China’s economy is in trouble, we know. But the possibility of a U.S. decline, or at least a very partial military withdrawal from the world, has to be taken as a possibility, too. The American economy is recovering from the worst economic crisis since the Great Depression. Meanwhile, the cost of air and naval platforms is becoming prohibitive. The price of a new Gerald R. Ford-class aircraft carrier is $12 billion with no aircraft or other equipment on its deck. The price tag according to the latest design of a Zumwalt-class destroyer is close to $4 billion. The F-22 Raptor cost $200 million a plane and the F-35 Joint Strike Fighter $135 million.

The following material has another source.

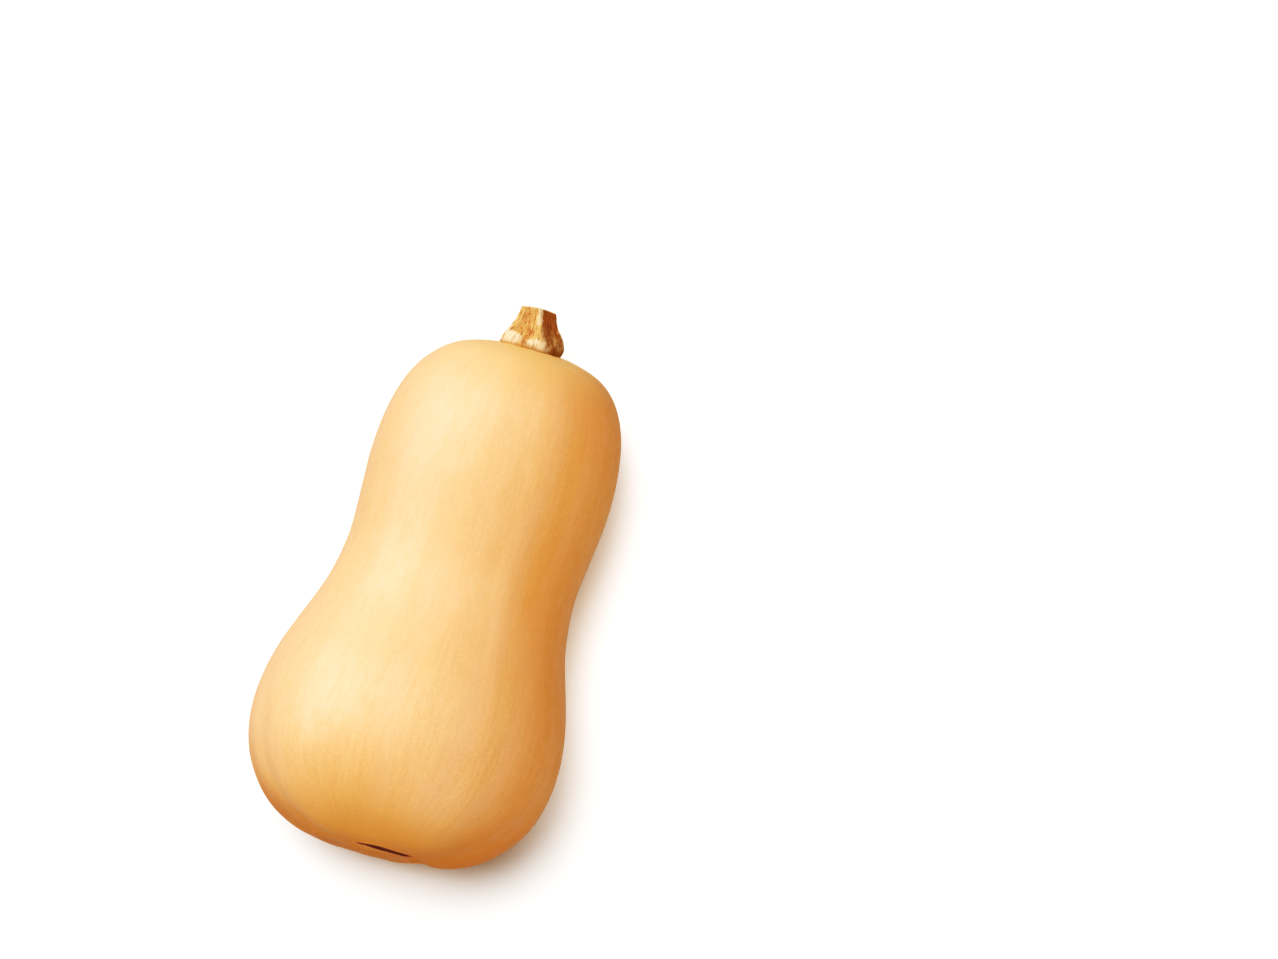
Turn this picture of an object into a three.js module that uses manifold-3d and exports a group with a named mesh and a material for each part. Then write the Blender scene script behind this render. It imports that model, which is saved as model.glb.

In addition to the cost of projecting air and naval power around the world—and particularly in East Asia—there is the very real imperial fatigue felt by the American public, and by some influential sections of the defense and foreign policy elite in Washington, following the ruinous cost in lives, diplomatic prestige, and monetary expense of the wars in Afghanistan and Iraq. The Iraq War, a far-flung military adventure like Vietnam, though it may not have ended in ignominious defeat or a similar cost in lives, can, too, be compared in some respects to the Sicilian Expedition. Will the United States lose its nerve this time around in Asia, as happened after Vietnam, and as happened to Athens after the misadventure in Sicily?